1. Julia Alvarez’s A Cafecito Story – This brief work filled me in on green farming in the Dominican Republic. Also, offers a little romance, a little fable, and a lot of importance in today’s global community.

2. Linda Lael Miller’s Vampire Series – Of all the vampires I’ve encountered in literature and other media, the folks presented in Miller’s quartet are my favorite.

3. Madame de (Marie-Madeleine Pioche de La Vergne) La Fayette’s The Princess of Cleves – Here’s a work considered by many to be the first historical fiction novel. She wrote and published a book about the 1500s in the 1600s. As a librarian, I admire Madame de La Fayette’s mad research skills.

4. Winifred Watson’s Miss Pettigrew Lives for a Day – I can’t recommend this 1930’s Cinderella story enough to people. That may explain why it’s never on the shelf. Of course, it’s better than the movie.
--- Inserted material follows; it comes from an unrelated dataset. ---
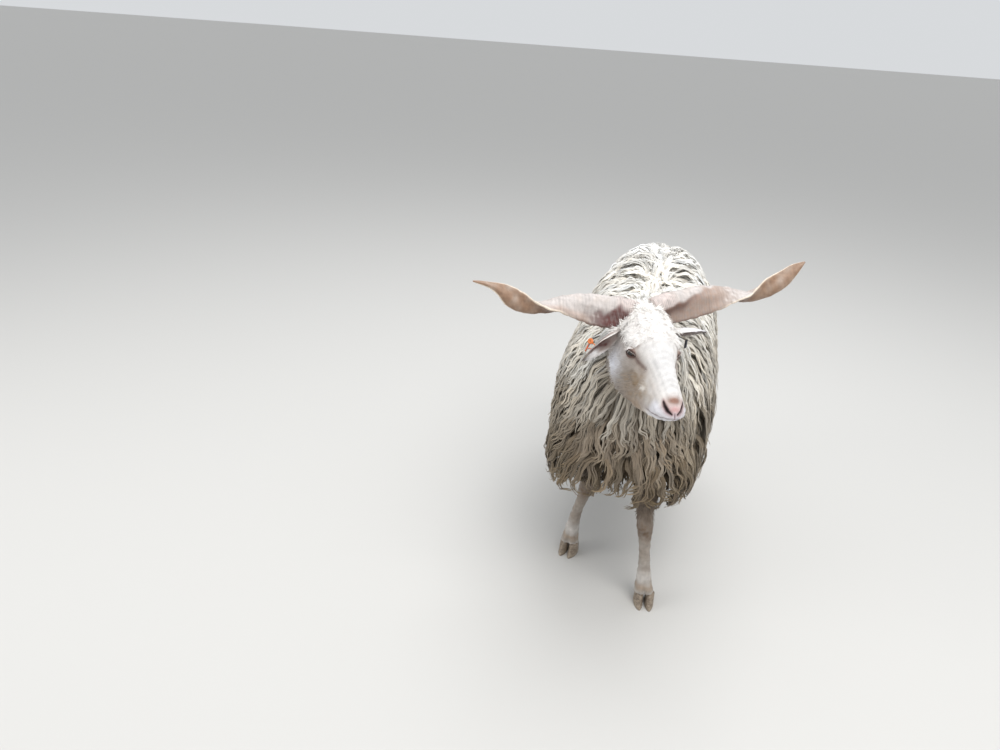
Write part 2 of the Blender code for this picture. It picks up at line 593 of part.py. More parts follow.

5. Sarah Dessen’s Keeping the Moon – This is my favorite Dessen book. It’s on the lighter side and things work out in the end.

6. Sarah Dessen’s Dreamland – I feel this book is probably Dessen’s best work. However, I cried all the way through reading it as it tackles some very tough issues.

7. E.M. Forster’s A Room with a View – this amusing book either puts its readers in a good mood or a better mood. Also, I like that it differs from other Forster works.

8. Anya Seton’s Katherine – When are they going to make a movie of this?

9. Caroline B. Cooney’s What Child is This? A Christmas Story –  Cooney is better known for The Face on the Milk Carton books. Yet, this yuletide book has remained with me longer. I always intend to review it some Christmas – maybe this year?

10. Linda Howard’s Open Season – Maybe its main character, a librarian, appeals to me most. Yet, I like recommending it to people who have read all the Stephanie Plum novels. I want to see this movie, too.